See you later, procrastinator!

If you belong to the rare species that never procrastinates, I have two things to tell you: first, I admire you. And second, you probably don’t need to read this post … unless of course, you’re really curious 😉

Alon Shklarek by

If however, you belong to the species of – occasional or regular – “procrastinators”, I have surprising news for you. Procrastination is your friend. At least it can be. Let me share how I discovered this unlikely friendship. For this, I first want to give credit to Cory Little, a formidable executive coach, and wonderful human being, for changing the way I think about procrastination forever. I’m grateful for the many wonderful conversations I’ve had with Cory, but above all, for the time she asked me why I thought I procrastinate. ‘Why?’  I repeated to myself. ‘You mean there might be a good reason to procrastinate?’  That was a revolutionary thought.

I started thinking about it and even started to love the word. Don’t you think it is a cool word? So unusual, yet memorable. A tongue twister – ‘/prə(ʊ)ˌkrastɪˈneɪʃ(ə)n/‘– yet sophisticated. It comes from Latin and literally means onward to tomorrow. We all do that with items on our ‘to do’ list from time to time. But as Cory helped me understand, the key question is to understand why we do it.


It serves a purpose?

There are oh, so many reasons people procrastinate, and it’s rarely as simple as sheer laziness. After all, to procrastinate is to decide to do something – just not yet! So what purpose does this ubiquitous ‘bad’ habit serve?

It could be that you’re anxious about doing whatever it is you should be doing. Well, then, think about the positive effect of procrastination in that context. It protects you from anxiety and perhaps prevents you from doing something badly because you’re just not yet ready for it. Maybe on balance you should do it anyway, but it’s not that procrastinating serves no purpose at all.

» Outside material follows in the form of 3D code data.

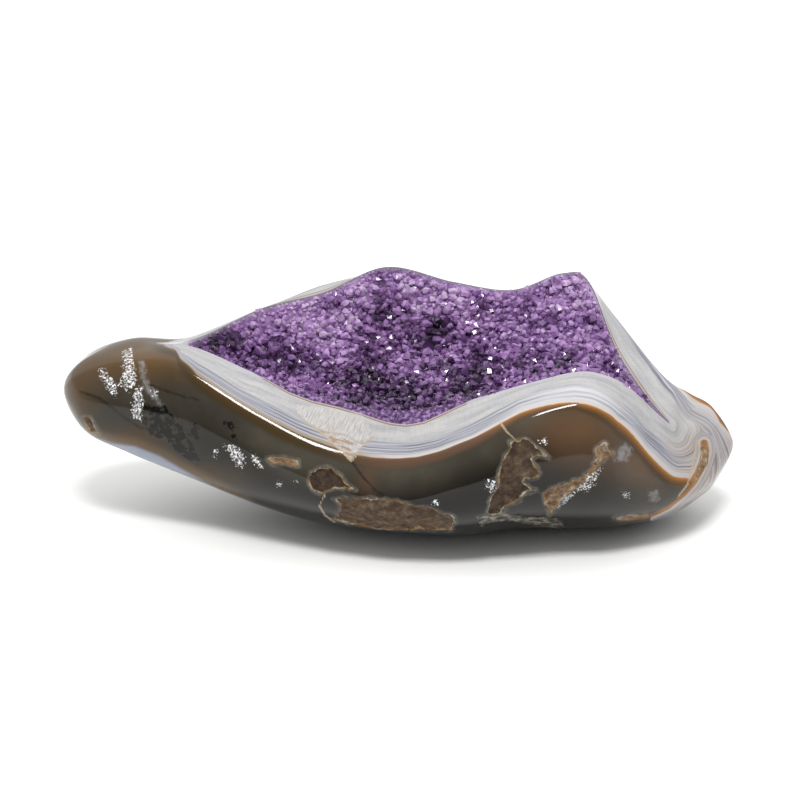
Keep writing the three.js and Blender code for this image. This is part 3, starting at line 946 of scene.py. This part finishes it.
# %% The ochre line and the underside
past_white = nodes.sum("SUBTRACT", coat, 0.95)
ochre = nodes.ramp(past_white, (0.0, "#75604d"), (0.06, "#63442e"), (0.25, "#523a29"),
                   (0.7, "#4b392b"), (1.0, "#302922"))
orange = nodes.ramp(past_white, (0.0, "#967549"), (0.08, "#945f20"), (0.3, "#684621"),
                    (0.6, "#463420"), (1.0, "#2d271f"))
ochre = nodes.blend(nodes.ease(along, 0.02, 0.045), ochre, orange)
amber = nodes.ramp(past_white, (0.0, "#857867"), (0.09, "#5b482c"), (0.25, "#3d2b0e"),
                   (0.7, "#34270f"), (1.0, "#2a2519"))
ochre = nodes.blend(leftness, ochre, amber)
dark_colour = nodes.blend(nodes.ease(coat, 1.5, 2.0), ochre, dark_colour)
under = nodes.field("underside")
dark_colour = nodes.blend(nodes.ease(under, -4.5, -0.3, 0, 0.75), dark_colour, "#675339")
dark_colour = nodes.blend(nodes.ease(under, -0.6, 1.0), dark_colour, "#8c93a3")
colour = nodes.blend(nodes.ease(coat, 0.97, 1.03), white_colour, dark_colour)
print("coats:", len(agate_finish.node_tree.nodes), "nodes so far")

# %% [markdown]
# ## Marks in the agate
# The cream wedge between two old cracks is quartz with streaks of its own, which run across the
# coats. Its outline is ragged, and lower down tan streaks along the coats mix in.

# %% The cream wedge
fine = nodes.grain(place, 900, 3, 0.6)
coarse = nodes.grain(place, 420, 3, 0.6)
medium = nodes.grain(place, 700, 3, 0.6)
dusty = nodes.grain(place, 1500, 3, 0.7)
ragged = nodes.nudge(nodes.field("wedge"), coarse, 2.4)
streaks = nodes.ramp(drawn_out(7, 1.7, 5, 0.7), (0.3, "#8a8784"), (0.48, "#a4a19f"),
                     (0.64, "#b8b6b5"))
tan_streaks = nodes.ease(drawn_out(9, 0.12, 3, 0.5), 0.47, 0.56, 0, 0.8)
below_tan = nodes.ease(coat, 0.35, 0.75)
streaks = nodes.blend(nodes.times(tan_streaks, below_tan), streaks, "#8c6f52")
below_lip = nodes.ease(coat, 0.08, 0.28, 0.35, 1)
colour = nodes.blend(nodes.times(nodes.ease(ragged, -0.15, 0.15), below_lip), colour, streaks)
print("wedge done")

# %% [markdown]
# Flecks and ferns break up into grains: a fine noise is compared with how far inside its outline
# the point lies, so that the grains thin out towards the edge instead of stopping at it.

# %% Clouds, ferns and veins


def grains(field_name, noise_socket, amount, softness=0.04):
    """1 where a mark's grains are: more of them the deeper inside its outline."""
    ragged_depth = nodes.nudge(nodes.field(field_name), medium, 3.0)
    depth = nodes.ease(ragged_depth, -1.1, 0.9, amount - 0.24, amount)
    grain_here = nodes.ease(nodes.sum("ADD", noise_socket, depth), 1.0 - softness, 1.0 + softness)
    return nodes.times(grain_here, nodes.ease(nodes.field(field_name), -1.3, -0.5))


def thin_mark(distance, noise_socket, bite, near, far, strength):
    """Fades out between two distances from a line, after noise has bitten into its edges."""
    bitten = nodes.sum("MULTIPLY_ADD", noise_socket, bite, distance)
    return nodes.ease(bitten, near, far, strength, 0)


cloud = nodes.times(grains("clouds", coarse, 0.52, 0.3), 0.42)
colour = nodes.blend(cloud, colour, "#a9a9ad")
fern = nodes.times(grains("ferns", coarse, 0.56, 0.05), 0.95)
colour = nodes.blend(fern, colour, "#060605")
vein = thin_mark(nodes.field("dark_veins"), coarse, 1.2, 0.6, 1.5, 0.8)
colour = nodes.blend(vein, colour, "#1d1713")
print("marks so far:", len(agate_finish.node_tree.nodes), "nodes")

# %% [markdown]
# The cracks are thin, so they keep a pale core that the coarse noise only nibbles at. The flecks
# come after the other marks, because they lie on top of them.

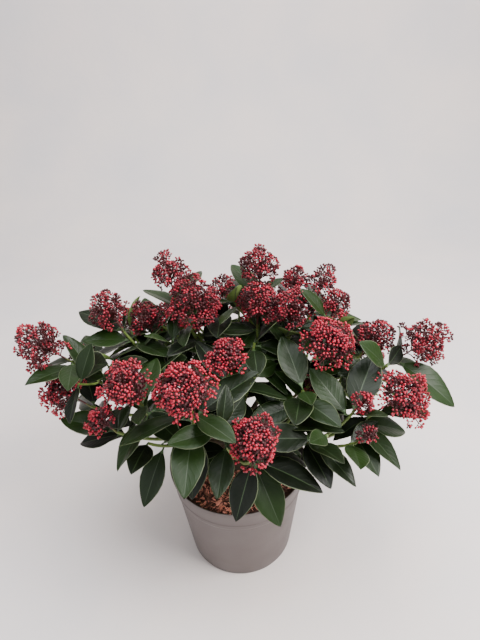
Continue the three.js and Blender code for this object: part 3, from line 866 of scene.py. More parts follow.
@functools.lru_cache(maxsize=1)
def grow_plant():
    """The whole plant's growth, worked out once for all the operators."""
    masses = [plot_mass(index) for index in range(len(MASSES))]
    thicket = plot_thicket(masses)
    leaves = grow_solid_leaves(masses, thicket)
    side_twigs, side_leaves = grow_side_twigs(masses, thicket)
    leaves += side_leaves + grow_finer_leaves(masses, thicket)
    return SimpleNamespace(masses=masses, leaves=leaves, side_twigs=side_twigs)


# Materials


def colour_of(value):
    """A linear colour of four numbers from the three of a property."""
    return (*value[:3], 1)


def srgb(red, green, blue):
    """The linear colour of an 8-bit sRGB one."""
    return tuple(
        part / 12.92 if part <= 0.04045 else ((part + 0.055) / 1.055) ** 2.4
        for part in (red / 255, green / 255, blue / 255)
    )


def new_tree(name, kind, inputs, outputs):
    """A node tree with named inputs, each of a kind with a default, and named outputs."""
    tree = bpy.data.node_groups.new(name, kind)
    for label, (socket, default) in inputs.items():
        made = tree.interface.new_socket(label, in_out="INPUT", socket_type=f"NodeSocket{socket}")
        if default is not None:
            made.default_value = default
    for label, socket in outputs.items():
        tree.interface.new_socket(label, in_out="OUTPUT", socket_type=f"NodeSocket{socket}")
    return tree, tree.nodes.new("NodeGroupInput").outputs, tree.nodes.new("NodeGroupOutput").inputs


def add_node(tree, kind, inputs=None, **settings):
    """A node with its settings, and a link or a value for each input, by name or number."""
    node = tree.nodes.new(kind)
    for key, value in settings.items():
        setattr(node, key, value)
    for key, value in (inputs or {}).items():
        if isinstance(value, bpy.types.NodeSocket):
            tree.links.new(value, node.inputs[key])
        else:
            node.inputs[key].default_value = value
    return node


def maths(tree, operation, *values):
    return add_node(tree, "ShaderNodeMath", dict(enumerate(values)), operation=operation).outputs[0]


def mottle_group():
    """Blotches of two tones, with the same noise as a value for roughness and bump."""
    if "Mottle" in bpy.data.node_groups:
        return bpy.data.node_groups["Mottle"]
    tree, given, result = new_tree("Mottle", "ShaderNodeTree", {
        "Vector": ("Vector", None), "Dark": ("Color", (0, 0, 0, 1)), "Light": ("Color", (1, 1, 1, 1)),
        "Scale": ("Float", 100), "Detail": ("Float", 3), "Contrast": ("Float", 1),
    }, {"Colour": "Color", "Value": "Float"})
    cloud = add_node(tree, "ShaderNodeTexNoise", {
        "Vector": given["Vector"], "Scale": given["Scale"], "Detail": given["Detail"],
    })
    centred = maths(tree, "SUBTRACT", cloud.outputs["Fac"], 0.5)
    spread = maths(tree, "MULTIPLY", centred, given["Contrast"])
    value = add_node(tree, "ShaderNodeMath", {0: spread, 1: 0.5}, operation="ADD", use_clamp=True)
    mix = add_node(tree, "ShaderNodeMix", {
        "Factor": value.outputs[0], 6: given["Dark"], 7: given["Light"],
    }, data_type="RGBA")
    tree.links.new(mix.outputs[2], result["Colour"])
    tree.links.new(value.outputs[0], result["Value"])
    return tree


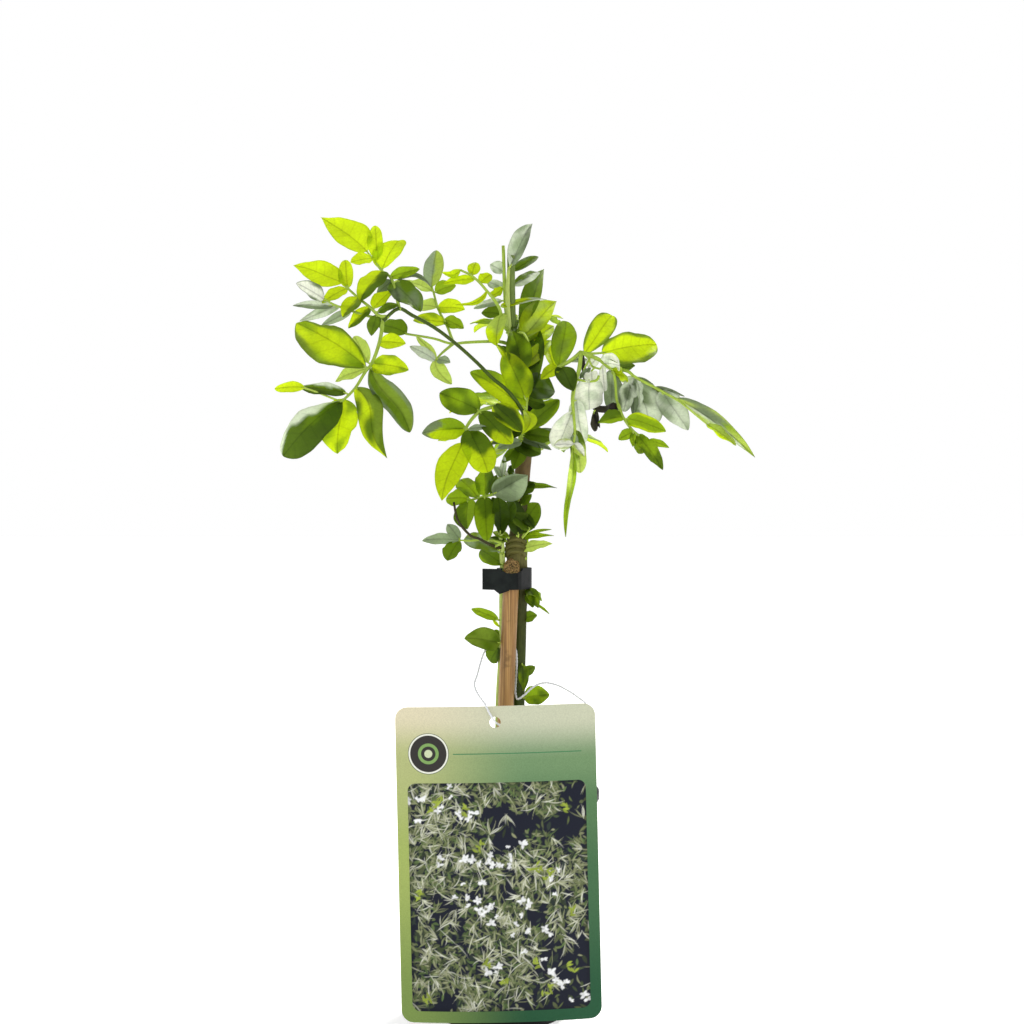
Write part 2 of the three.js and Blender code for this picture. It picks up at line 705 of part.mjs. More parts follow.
// Top left leaf, arching away from the top of the main stem.
const topLeftShoot = {
  stems: [
    [[5.4, 306, 7, 0.9], [2.5, 308.5, 3, 0.8], [1, 312, 0, 0.7], [0, 317, -3, 0.7],
      [-3, 322, -5, 0.7], [-6, 325.5, -6, 0.65], [-9, 329, -7, 0.6], [-13, 332.5, -8, 0.55],
      [-18, 335, -8, 0.5]],
  ],
  leaves: [
    {
      depth: -8,
      face: [0.1, -0.8, 0.55],
      leaflets: [
        [-18, 335, -26.3, 334, 3.4, { y: -8, arc: -3 }],
        [-13, 332.8, -11, 338.5, 6, { y: -8 }],
        [-9, 329.2, -4, 333, 5.5, { y: -7 }],
        [-11.5, 331, -26, 328.6, 4.4, { y: -7.5 }],
        [-6, 325.3, -20.5, 319.5, 2.4, { y: -6, arc: -4 }],
      ],
    },
  ],
};

// Middle left shoot: the broad leaf at the centre left.
const middleLeftShoot = {
  stems: [
    [[12.6, 259.5, 5, 1], [7, 262.5, -4, 0.9], [2, 268.5, -10, 0.85], [-3, 273, -14, 0.8]],
  ],
  leaves: [
    {
      depth: -14,
      face: [-0.2, -0.8, 0.5],
      thick: 0.9,
      stalk: [[-3, 273], [-9.5, 270.5], [-15, 264], [-16.5, 259], [-17, 256.4]],
      leaflets: [
        [-17, 256.4, -26.5, 230.3, 13, { bow: 0.08 }],
        [-9.5, 271, -27.5, 279.3, 12.6, { deep: -3, taper: 1.3 }],
        [-15.5, 263, -35.5, 260.8, 9.5, { deep: -2 }],
        [-16, 261, -28.5, 257.6, 4.6, { deep: 6 }],
        [-13.8, 262.4, -5.6, 243.2, 13.4, { roll: -12, belly: 0.56, taper: 0.92 }],
        [-9, 270.2, 5.2, 256.4, 10, { deep: -6, roll: 10, belly: 0.55, taper: 1.1 }],
        [-2.5, 274, 9.6, 262, 9.4, { deep: -8, belly: 0.55, taper: 1.1 }],
      ],
    },
  ],
};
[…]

Or you may simply procrastinate because you enjoy baking cakes, weeding the garden, or whatever else you do when you should be doing ‘the thing’. In that case, your procrastination reflex helps you to do stuff you like. Again, maybe you should really be doing something else, but enjoying yourself is not bad per se, right?


It spurs your creativity

Another common reason could be your ambition and high standards – aka perfectionism. In this case, your dear friend procrastination serves the purpose of making sure you deliver to your own high standards. This is certainly the case for me. I confess, I’m a perfectionist and that won’t be news to anyone who works with me. But there’s a big difference between putting something off indefinitely because you’re afraid of disappointing yourself and procrastinating as part of the creative process.


It  builds your performance muscle

In order to be at my best and produce results that make me proud, I need at least two things. First, I need a period of gestation: carrying an idea inside me in order to mentally structure it. This is about ruminating, evaluating, strategizing in the back of my mind. It feels like a semi-conscious brainstorming and creative design process within myself.  And while I procrastinate this process runs on autopilot. Second, I need pressure to perform. I know, that’s not always cool and easy to handle, but that’s how my performance muscle works, and procrastinating helps build that muscle. So once I understood how procrastination serves my needs, I learned to manage it for optimum effect – without driving the people around me (too) crazy.


It is your (temporary) friend

This was the day I understood procrastination is not the enemy, but my friend. A really good friend. But we don’t spend 24/7 with our friends, right? Not even with our best friends. So just like other reasons for procrastinating, mine has its limits. I’ve learned to enjoy the benefits of time with my friend, and then, when the time is right, I say: “Thanks so much, my friend. We had a great time! And now… see you later, procrastinator!”